The year end net debt figure (see note 2), is forecast to be under $50 million (January 31, 2009: $470.7 million).  The expected decrease of over $420 million reflects solid profitability, a significant reduction in working capital, particularly the more efficient use of inventory, and a highly disciplined approach to investment.  There is limited scope for a further reduction in working capital.


UNITED STATES (about 78% of annual sales)

In the nine week period to January 2, 2010, US same store sales rose by 7.6% and total sales increased by 7.0%. The average selling price decreased in the mall brand stores by about 9% and in Jared (excluding the impact of the launch of the Pandora collection) by about 4%.  Differentiated merchandise such as Open Hearts by Jane SeymourTM, Love's EmbraceTM, the Leo DiamondTM and LeVianTM were very successful.  Gross merchandise margin decreased by about 40 basis points over the comparable period last year.  This reflected carefully planned and targeted promotions  and increased participation of merchandise designed to provide additional value to the consumer.

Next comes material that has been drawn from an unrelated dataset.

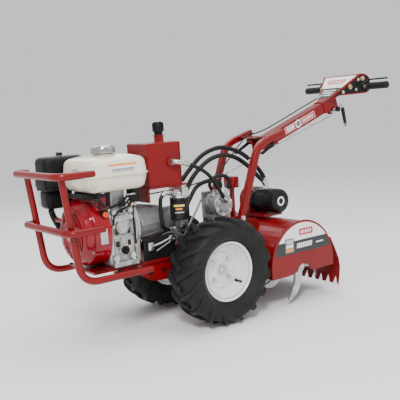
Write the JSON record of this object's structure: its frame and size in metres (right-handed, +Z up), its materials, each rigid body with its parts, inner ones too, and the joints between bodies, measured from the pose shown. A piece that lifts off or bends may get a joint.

In the 48 weeks to January 2, 2010, same store sales decreased by 0.1%, with total sales up by 0.6%.  Gross merchandise margin for the year is expected to increase by some 30 basis points, in line with guidance.  The net bad debt charge as a percentage of total sales for the year is anticipated to be about 5.7%, below the third quarter year to date rate of 6.0%.  The decrease reflects the strong sales in the fourth quarter and some initial signs of improvement in the net bad debt performance.  The divisional operating margin for fiscal 2010 is forecast to be about 8.5%, above the  6.8% before goodwill impairment reported last year. Operating income benefitted from a $100 million cost reduction program and by a non-recurring $12 million from a change in vacation policy.  The net decrease in store space at January 30, 2010, compared to the prior year end is anticipated to be 1%, rather than 2% previously indicated.


The breakdown of US same store sales performance is shown below:


Expected Share of Group Sales in Fiscal 2010             

Same Store Sales to January 2, 2010


9 weeks

48 weeks

Kay 

~46%

8.4%

4.4%

Regional brands             

~10%

2.3%

(4.5)%

Jared 

~22%

8.6%

(6.9)%

US division

~78%

7.6%

(0.1)%


UNITED KINGDOM (about 22% of annual sales)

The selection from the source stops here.